By the end of the 1910s, Ulster’s exclusion from the Home Rule Act was almost inevitable, but the precise form this would take was still to be decided. In late 1919, the British Government formed a committee headed by Irish unionist Walter Long to determine Ulster’s fate.
The Government of Ireland Act
The ‘Long Committee’ suggested that all nine counties of Ulster should be excluded,but the British Government yielded to Ulster Unionist demands for six county exclusion in the Government of Ireland Act, which passed in December 1920. The Government of Ireland Act established two separate parliaments for ‘Northern Ireland’ and ‘Southern Ireland’, and came into force on 3 May 1921. Northern Ireland encompassed the six most north-easterly counties and Southern Ireland comprised the remaining 26 counties.
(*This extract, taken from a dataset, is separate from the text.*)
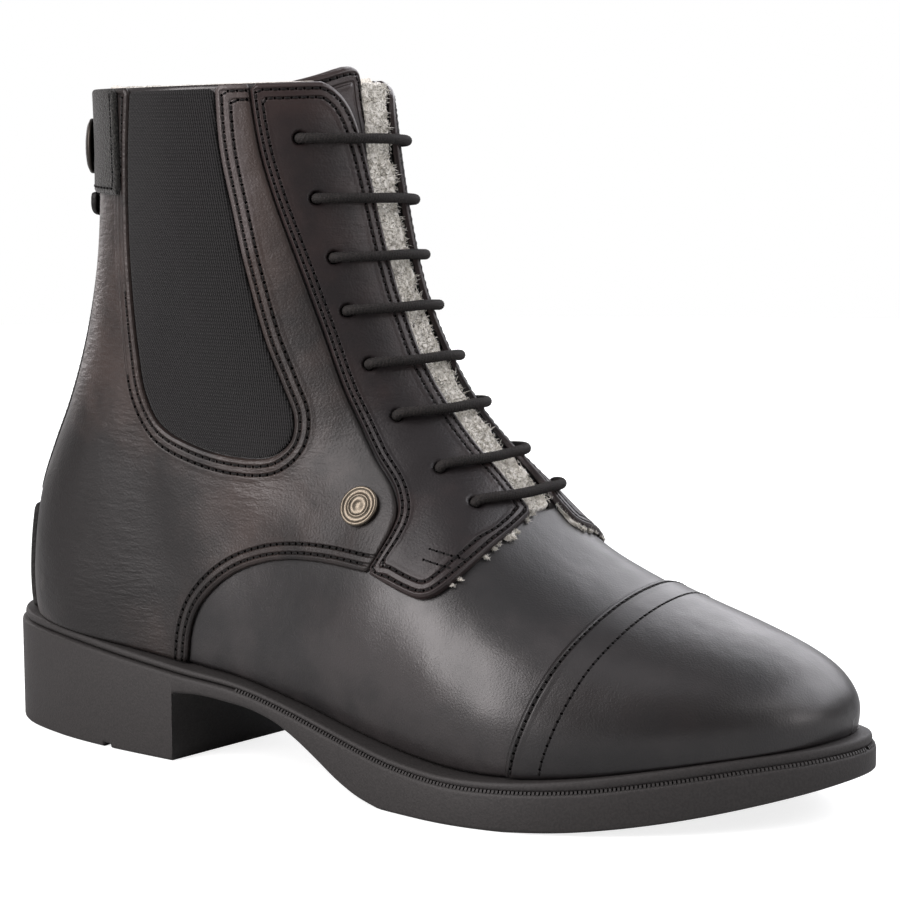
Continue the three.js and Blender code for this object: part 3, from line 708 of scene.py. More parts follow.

While almost all nationalists, both north and south, disagreed with partition and refused to participate in either parliament, most unionists within the six counties accepted the creation of Northern Ireland and worked to make it a functioning political entity.
The Anglo-Irish Treaty
The border was further solidified in late 1921 through the Anglo-Irish Treaty. Signed by a delegation of Irish nationalists and the British Government, the Treaty created the Irish Free State, which granted more independence to Ireland than through the Government of Ireland Act. Article 12 of the Treaty, however, allowed the Government of Northern Ireland to opt out of the Irish Free State, which would then trigger the formation of a Boundary Commission. The Government of Northern Ireland opted out of the Irish Free State as soon as it could, on 7 December 1922.